Show that the diagonal elements are not all $0$

Question

If the rank of a real symmetric matrix be $1$, show that the diagonal elements of the matrix can not be all zero.

Since the rank is $1$, the determinant of the entire matrix is $0$, so it is singular, it is not row-equivalent to $I$, so it can't be reduced to identity matrix of the same order (though it is not mentioned whether it is a square matrix or not, but if not, then we can't really get a diagonal).

If all the diagonal elements were zero, then, applying some Gaussian eliminations, we could get the the first element non-zero, and all the elements zero, which follows the conclusion of rank $1$.

I really don't understand what reasoning causes some of diagonal element become non-zero. Am I missing something serious?

Answer 1

If the matrix size is $1\times 1$, then it has only one entry, it is in the main diagonal and it is not zero if and only if the rank is $1$. So from now, let's suppose that the size of the matrix is $2\times 2$ or greater.

Since the rank is $1$, is not the zero matrix. But every $2\times2$ minor is zero.

Since it is not the zero matrix, it has one entry that it is not zero. Suppose that $a_{ij}\neq0$. Since the matrix is symmetric, $a_{ji}$ is not zero either.

If $i=j$, the statement is proved. So, suppose that $i\neq j$. Under our assumption, the minor $$\left|\begin{matrix}a_{ii}&a_{ij}\\a_{ji}&a_{jj}\end{matrix}\right|=-a_{ij}^2+a_{ii}a_{jj}$$ is zero. This implies $a_{ii}a_{jj}\neq 0$

Answer 2

A (square) matrix $A$ of rank $1$ can be written in the form $u v^T$ where $u$ and $v$ are nonzero vectors in the column spaces of $A$ and $A^T$ respectively. If $A$ is symmetric, those column spaces are equal, so $v = c u$ for some scalar $c \ne 0$. Then $A_{ii} = c u_i^2$. Since $u \ne 0$, some $u_i \ne 0$, so that $A_{ii} \ne 0$.

Note, btw, that "real" is not needed here: this works over any field.

Answer 3

Suppose there is a matrix $A=(a_{ij})_{i,j}\in \text{Mat}(n\times n)$ symmetric with rank $1$ and $a_{ii}=0$ for all $1\leq i\leq n$.$n=1$ is obvious, so suppose $n>1$.

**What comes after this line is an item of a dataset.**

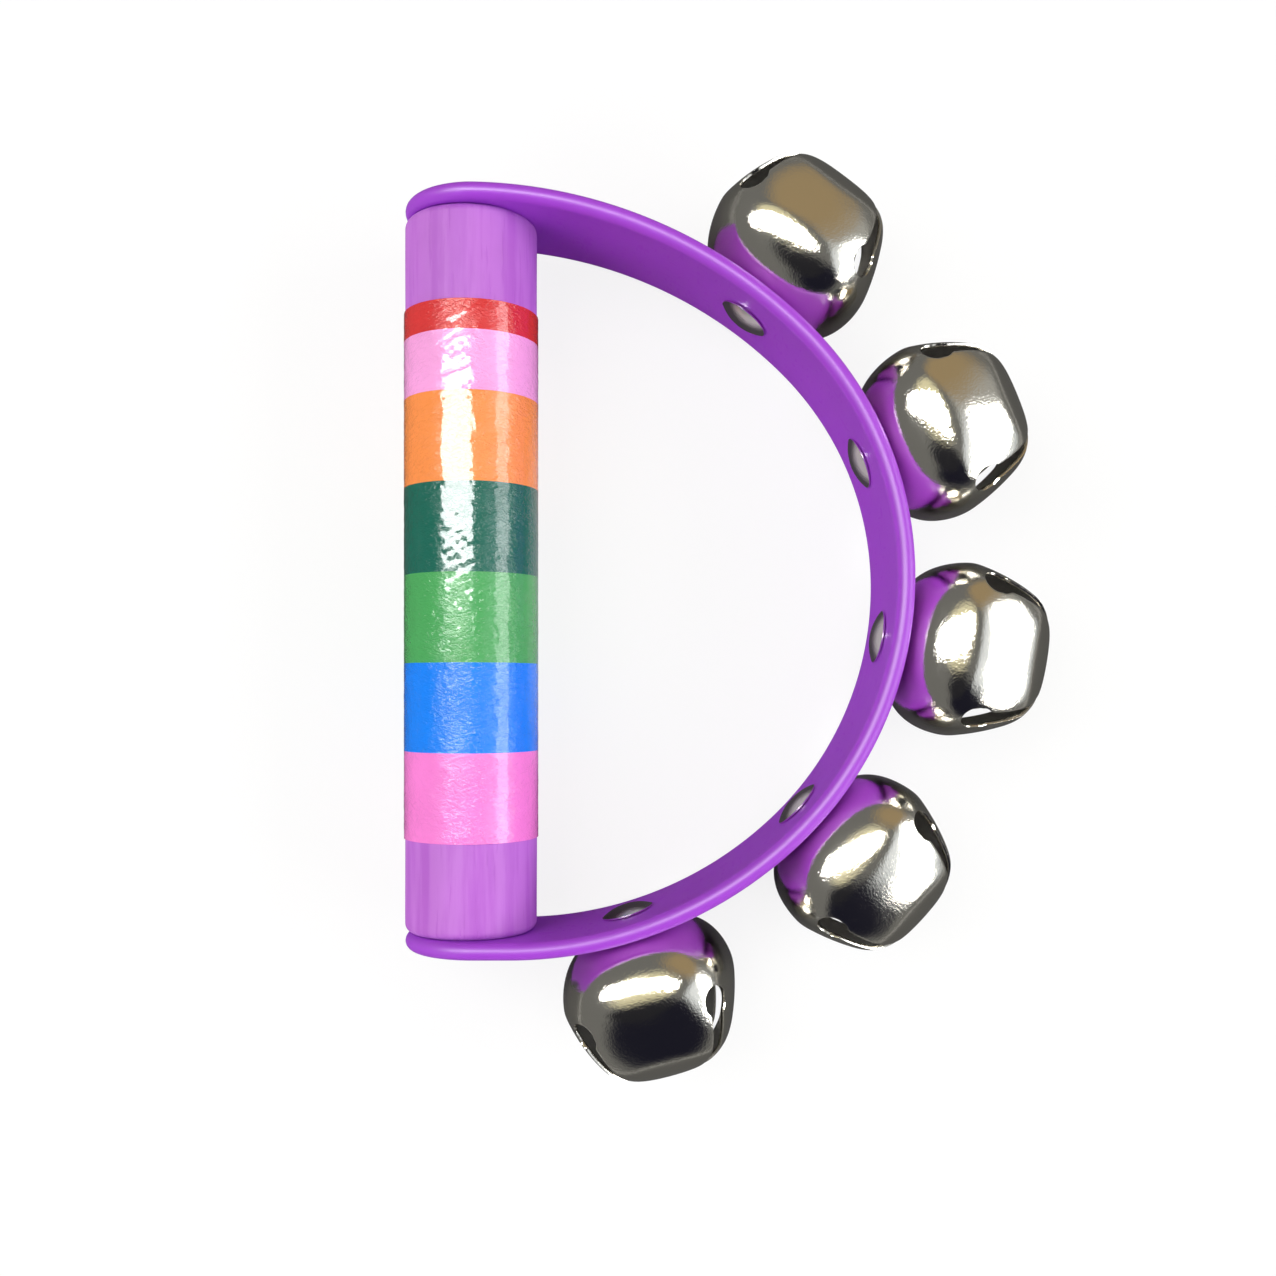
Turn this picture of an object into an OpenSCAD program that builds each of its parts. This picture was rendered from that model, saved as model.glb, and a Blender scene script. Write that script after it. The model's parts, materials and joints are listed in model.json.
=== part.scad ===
// Hand-held jingle bells: a wooden handle, a plastic strap bent into a bow and
// fastened over both ends of the handle, and pressed metal bells riveted
// round the outside of the bow.
//
// The origin is the middle of the handle. +Y runs along the handle to its top
// end, +X points across the grip to the bells, and +Z is the strap's width.

/* [Handle] */
// Length of the wooden handle, which is also the gap between the strap's ends
handle_len = 108.6; // [104:0.2:114]
// Diameter of the bare wood
handle_d = 20.2; // [18:0.2:21]
// Rounding of the edge at each end of the wood
handle_round = 1.3; // [1:0.1:4]
// Thickness of the coloured film
film_t = 0.2; // [0.1:0.05:0.4]
// Length of each full band of film
band_len = 13.33; // [10:0.01:15]
// Share of the first full band that is red, above its rose part
red_share = 0.335; // [0.1:0.005:0.9]

/* [Strap] */
// Width of the strap
strap_w = 23; // [20:0.2:24]
// Thickness of the strap
strap_t = 2.6; // [2:0.1:3]
// Reach of the strap's ends behind the handle's axis
strap_tail = 10; // [7:0.1:12]
// Where the bow leaves the handle's top end
bow_start = 0.1; // [0:0.1:2]
// Mid-line radius of the bow's upper shoulder
shoulder_top_r = 70.8; // [68:0.2:73]
// Mid-line radius of the nose above its middle
nose_top_r = 50.4; // [49:0.1:52]
// Mid-line radius of the bow's lower shoulder
shoulder_low_r = 60.3; // [58:0.1:62]

/* [Bells] */
// Width of a bell across its flat petals
bell_w = 27.2; // [26:0.1:28]
// Height of a bell above the strap
bell_h = 22.9; // [22:0.1:24]
// Radius of a bell on the diagonals between its petals
corner_r = 14.8; // [14.4:0.1:15.2]
// Radius of the flat seat under a bell
seat_r = 5.1; // [4.5:0.1:5.5]
// Height of a bell's widest crease
belly_h = 8.2; // [7.8:0.1:9]
// Height of the crease under the crown
crown_h = 17.9; // [17:0.1:18.5]
// Width across the crease under the crown
crown_w = 20.8; // [19:0.1:22]
// Thickness of the pressed sheet at the petals
wall = 0.55; // [0.4:0.05:0.8]
// Diameter of the keyholes' round ends
keyhole_d = 4.2; // [3:0.1:4.5]
// Diameter of the loose ball
pellet_d = 7; // [5:0.1:7.2]
// Direction that each bell points in, from +X towards +Y
bell_dirs = [52.8, 22.1, -9.5, -42.1, -73]; // [-80:0.1:80]
// Turn of each bell on its rivet
bell_turns = [0, 0, 0, 0, 5]; // [-45:1:45]

/* [Fasteners] */
// Diameter of a rivet's domed head
rivet_head_d = 8; // [6:0.1:9]
// Height of a rivet's domed head
rivet_head_h = 1.3; // [0.8:0.1:1.8]
// Diameter of a rivet's shank
rivet_d = 3.2; // [2.5:0.1:4]
// Diameter of the rolled end inside the bell
clinch_d = 6; // [5:0.1:7]
// Radial clearance between a bell's hole and its rivet
swivel_play = 0.05; // [0.01:0.01:0.1]
// Gap between the wood's ends and the strap
end_gap = 0.02; // [0.01:0.01:0.1]
// Diameter of a screw's head
screw_head_d = 7.2; // [6:0.1:8]
// Height of a screw's head
screw_head_h = 1.7; // [1.2:0.1:2]
// Diameter of a screw's shank
screw_d = 3; // [2.5:0.1:4]
// Depth of a screw in the wood
screw_depth = 18; // [12:0.5:24]

/* [Hidden] */
bell_count = len(bell_dirs);
band_names = ["red", "rose", "orange", "teal", "green", "blue", "pink"];
band_colours = ["#d73838", "#faacd8", "#f89652", "#267361", "#53b070", "#0387fa", "#fc8cde"];
$fn = 96;
eps = 0.01;

// Film: the first of six full bands is split into red and rose
film_top = 3 * band_len;
band_edges = concat([film_top, film_top - red_share * band_len],
                    [for (i = [1:6]) film_top - i * band_len]);

// Bow: four eighth-turns, tangent to each other and to the straight ends
eighth = 45;
bow_steps = 16;
bow_height = handle_len + strap_t;
nose_low_r = (bow_height - (1 - cos(eighth)) * (shoulder_top_r + shoulder_low_r)) / sin(eighth)
             - nose_top_r;
bow_radii = [shoulder_top_r, nose_top_r, nose_low_r, shoulder_low_r];
shoulder_top_c = [bow_start, bow_height / 2 - shoulder_top_r];
nose_top_c = shoulder_top_c + (shoulder_top_r - nose_top_r) * direction(eighth);
nose_low_c = nose_top_c + (nose_top_r - nose_low_r) * direction(0);
shoulder_low_c = nose_low_c + (nose_low_r - shoulder_low_r) * direction(-eighth);
bow_centres = [shoulder_top_c, nose_top_c, nose_low_c, shoulder_low_c];

// Bell: the inside is the outside made smaller about the bell's middle
inner_scale = 1 - 2 * wall / bell_w;
seat_t = bell_h / 2 * (1 - inner_scale);
bowl_r = corner_r - seat_r;
facet_lean = 0.28;
face_bulge = 0.45;
crown_rise = bell_h - crown_h;
crown_r = (pow(crown_w / 2, 2) + pow(crown_rise, 2)) / (2 * crown_rise);
keyhole_h = 11.5;
slot_neck = 2.9;
slot_tip = 0.8;
slot_inner_r = 2.5;
axial_play = 0.1;

// Ball: it lies on the lowest petal, level with the widest crease
pellet_h = belly_h + 0.4;
pellet_drop = bell_w / 2 - wall - pellet_d / 2 - 0.55;

rivet_rim = 0.3;
clinch_h = 1.1;
clinch_bore_d = 1.8;
clinch_bore_depth = 1.6;
recess_len = 4;
recess_w = 0.9;
recess_depth = 1;
tip_len = 3;

function direction(a) = [cos(a), sin(a)];
function quarter(a) = a > eighth ? 0 : a > 0 ? 1 : a > -eighth ? 2 : 3;
function seat_point(i) =
    let (a = bell_dirs[i], q = quarter(a))
    bow_centres[q] + (bow_radii[q] + strap_t / 2) * direction(a);

// Local +Z is a bell's axis, from the strap's outer face outwards; local +X is down
module at_bell(i) {
    translate(concat(seat_point(i), 0)) rotate([0, 90, bell_dirs[i]]) children();
}

// Local +Z points out of the handle's end; side is 1 at the top and -1 at the bottom
module at_handle_end(side) {
    translate([0, side * handle_len / 2, 0]) rotate([-side * 90, 0, 0]) children();
}

module handle() {
    r = handle_d / 2;
    h = handle_len / 2;
    color("#c476dd") difference() {
        rotate([90, 0, 0]) rotate_extrude() {
            translate([0, -h]) square([r - handle_round, handle_len]);
            translate([0, handle_round - h]) square([r, handle_len - 2 * handle_round]);
            for (side = [-1, 1])
                translate([r - handle_round, side * (h - handle_round)]) circle(handle_round);
        }
        for (side = [-1, 1]) at_handle_end(side) screw_shank();
        wood_waste();
    }
}

// What is dressed off the wood's ends, so that they follow the strap's inner face
module wood_waste() {
    edge = bow_line(-strap_t / 2 - end_gap);
    last = len(edge) - 1;
    for (end = [[for (k = [0:8]) edge[k]], [for (k = [last:-1:last - 8]) edge[k]]])
        translate([0, 0, -handle_d]) linear_extrude(2 * handle_d)
            polygon(concat([[-handle_d, end[0][1]]], end,
                           [[end[8][0], sign(end[0][1]) * handle_len], [-handle_d, sign(end[0][1]) * handle_len]]));
}

module band(i) {
    length = band_edges[i] - band_edges[i + 1];
    color(band_colours[i]) translate([0, band_edges[i], 0]) rotate([90, 0, 0]) difference() {
        cylinder(h = length, d = handle_d + 2 * film_t);
        translate([0, 0, -1]) cylinder(h = length + 2, d = handle_d);
    }
}

// The bow's line at a distance out from its mid-line, from the top end to the bottom one
function bow_line(out) = concat(
    [[-strap_tail, bow_height / 2 + out]],
    [for (q = [0:3]) for (k = [0:bow_steps])
        bow_centres[q] + (bow_radii[q] + out) * direction(90 - eighth * (q + k / bow_steps))],
    [[-strap_tail, -bow_height / 2 - out]]
);

// The strap before drilling: the bow's outline at full width, its ends round behind the handle
module strap_blank() {
    intersection() {
        translate([0, 0, -strap_w / 2]) linear_extrude(strap_w) {
            outside = bow_line(strap_t / 2);
            inside = bow_line(-strap_t / 2);
            polygon(concat(outside, [for (k = [len(inside) - 1:-1:0]) inside[k]]));
        }
        translate([strap_w / 2 - strap_tail, 0, 0]) {
            rotate([90, 0, 0]) cylinder(h = 2 * bow_height, d = strap_w, center = true);
            translate([0, -bow_height, -strap_w / 2]) cube([bow_height, 2 * bow_height, strap_w]);
        }
    }
}

module strap() {
    color("#9636bf") difference() {
        strap_blank();
        for (i = [0:bell_count - 1]) at_bell(i) {
            translate([0, 0, -strap_t - 1]) cylinder(h = strap_t + 2, d = rivet_d);
            translate([0, 0, -strap_t - 1]) cylinder(h = 1, d = rivet_head_d + 0.2);
        }
        for (side = [-1, 1])
            at_handle_end(side) translate([0, 0, -1]) cylinder(h = strap_t + 2, d = screw_d);
    }
}

// Shank and point of a screw, from the strap's outer face down into the wood
module screw_shank() {
    translate([0, 0, tip_len - screw_depth]) cylinder(h = screw_depth - tip_len + strap_t, d = screw_d);
    translate([0, 0, -screw_depth]) cylinder(h = tip_len, d1 = 0.6, d2 = screw_d);
}

module screw(side) {
    dome_r = (pow(screw_head_d / 2, 2) + pow(screw_head_h, 2)) / (2 * screw_head_h);
    color("#b8b8bc") at_handle_end(side) {
        screw_shank();
        translate([0, 0, strap_t]) difference() {
            rotate_extrude() intersection() {
                translate([0, screw_head_h - dome_r]) circle(dome_r);
                square([screw_head_d, screw_head_h]);
            }
            for (turn = [0, 90])
                rotate(turn) translate([-recess_len / 2, -recess_w / 2, screw_head_h - recess_depth])
                    cube([recess_len, recess_w, recess_depth + 1]);
        }
    }
}

module rivet(i) {
    head_r = rivet_head_d / 2;
    dome_h = rivet_head_h - rivet_rim;
    dome_r = (pow(head_r, 2) + pow(dome_h, 2)) / (2 * dome_h);
    rim_z = -strap_t - rivet_rim;
    clinch_z = axial_play * 2 + seat_t;
    color("#c8c8cc") at_bell(i) difference() {
        rotate_extrude() {
            translate([0, rim_z]) square([rivet_d / 2, clinch_z + clinch_h - rim_z]);
            translate([0, rim_z]) square([head_r, rivet_rim]);
            intersection() {
                translate([0, rim_z - dome_h + dome_r]) circle(dome_r);
                translate([0, rim_z - dome_h]) square([head_r, dome_h + eps]);
            }
            translate([0, clinch_z]) square([(clinch_d - clinch_h) / 2, clinch_h]);
            translate([(clinch_d - clinch_h) / 2, clinch_z + clinch_h / 2]) circle(d = clinch_h);
        }
        translate([0, 0, clinch_z + clinch_h - clinch_bore_depth])
            cylinder(h = clinch_bore_depth + 1, d = clinch_bore_d);
    }
}

// Half outline of the round bowl and corners, which the petals then cut flat
module round_outline() {
    square([seat_r, bowl_r]);
    intersection() {
        translate([seat_r, bowl_r]) circle(bowl_r);
        translate([seat_r, 0]) square(bowl_r);
    }
    intersection() {
        translate([0, bowl_r]) circle(corner_r);
        translate([0, bowl_r - eps]) square([corner_r, corner_r + eps]);
    }
}

// Outline of two opposite petals seen along their creases
module petal_outline() {
    belly = bell_w / 2;
    crown = crown_w / 2;
    foot = belly - belly_h * facet_lean;
    mid = (belly + crown) / 2 + face_bulge;
    mid_h = (belly_h + crown_h) / 2;
    side = [[foot, 0], [belly, belly_h], [mid, mid_h], [crown, crown_h]];
    polygon(concat(side, [for (k = [3:-1:0]) [-side[k][0], side[k][1]]]));
    intersection() {
        translate([0, bell_h - crown_r]) circle(crown_r);
        translate([-crown, crown_h - eps]) square([crown_w, crown_rise + eps]);
    }
}

module bell_solid() {
    intersection() {
        rotate_extrude() round_outline();
        for_petals() translate([0, bell_w, 0]) rotate([90, 0, 0])
            linear_extrude(2 * bell_w) petal_outline();
    }
}

module for_petals() {
    intersection() {
        children();
        rotate(90) children();
    }
}

// Slot between two petals: a round end and a tapering slit up to the crown
module keyhole() {
    translate([slot_inner_r, 0, 0]) rotate([90, 0, 90]) linear_extrude(bell_w) {
        translate([0, keyhole_h]) circle(d = keyhole_d);
        polygon([[-slot_neck / 2, keyhole_h], [slot_neck / 2, keyhole_h],
                 [slot_tip / 2, bell_h + 1], [-slot_tip / 2, bell_h + 1]]);
    }
}

module shell(i) {
    color("#d2d0c8") at_bell(i) rotate(bell_turns[i]) translate([0, 0, axial_play]) difference() {
        bell_solid();
        translate([0, 0, bell_h / 2]) scale(inner_scale) translate([0, 0, -bell_h / 2]) bell_solid();
        translate([0, 0, -1]) cylinder(h = seat_t + 2, d = rivet_d + 2 * swivel_play);
        for (k = [0:3]) rotate(45 + 90 * k) keyhole();
    }
}

module pellet(i) {
    color("#8c8c92") at_bell(i) translate([pellet_drop, 0, axial_play + pellet_h])
        sphere(d = pellet_d);
}

handle();
for (i = [0:6]) band(i);
strap();
screw(1);  // screw_top
screw(-1);  // screw_bottom
for (i = [0:bell_count - 1]) {
    rivet(i);
    shell(i);
    pellet(i);
}
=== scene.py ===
import json
import math

import bmesh
import bpy
import numpy as np
from bpy.props import FloatProperty, FloatVectorProperty, PointerProperty
from mathutils import Matrix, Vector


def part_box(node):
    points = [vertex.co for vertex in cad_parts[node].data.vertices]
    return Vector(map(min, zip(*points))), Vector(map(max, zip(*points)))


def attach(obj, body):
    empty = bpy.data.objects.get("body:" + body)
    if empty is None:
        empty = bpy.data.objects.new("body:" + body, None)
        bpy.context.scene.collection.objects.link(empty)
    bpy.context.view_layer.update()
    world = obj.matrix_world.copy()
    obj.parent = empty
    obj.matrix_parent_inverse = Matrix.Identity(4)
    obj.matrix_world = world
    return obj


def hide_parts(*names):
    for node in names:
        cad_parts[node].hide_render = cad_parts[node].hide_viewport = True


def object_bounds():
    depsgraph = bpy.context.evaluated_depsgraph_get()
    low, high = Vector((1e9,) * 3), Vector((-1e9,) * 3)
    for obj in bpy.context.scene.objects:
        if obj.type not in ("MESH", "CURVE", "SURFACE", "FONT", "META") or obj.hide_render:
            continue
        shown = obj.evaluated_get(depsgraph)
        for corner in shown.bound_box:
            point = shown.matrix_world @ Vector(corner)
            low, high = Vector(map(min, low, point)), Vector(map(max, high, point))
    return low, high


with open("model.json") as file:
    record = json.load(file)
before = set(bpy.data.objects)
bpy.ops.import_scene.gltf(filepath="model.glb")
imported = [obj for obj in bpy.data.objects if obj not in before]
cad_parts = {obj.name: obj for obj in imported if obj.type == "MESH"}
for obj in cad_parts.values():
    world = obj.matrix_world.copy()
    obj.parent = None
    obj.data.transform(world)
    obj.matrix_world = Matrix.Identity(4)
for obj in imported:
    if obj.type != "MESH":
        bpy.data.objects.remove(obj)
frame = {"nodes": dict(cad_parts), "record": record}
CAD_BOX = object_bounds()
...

Because we have rank 1, there is an entry which isn't $0$. Say $a_{kl}\neq 0$ for a $k\neq l$. Because of rank $1$ the $k$-th column is linear dependent from from the $l$-th, so the $k$-th column must be $0$ because $a_{kk}=0$. But by symmetry we must have $a_{lk}=a_{kl}\neq 0$, a contradiction.

Answer 4

Since the matrix is real and symmetric, it is diagonalizable. Since its rank is $1$, we have an eigenvalue $\lambda\not=0$. The diagonalized matrix has $\lambda$ on one component of the diagonal. All the other components of the diagonalized matrix are $0$. So its trace is exaclty $\lambda$. By the invariance of the trace we have also that the trace of the starting matrix is $\lambda$, so not all the components of the diagonal are $0$.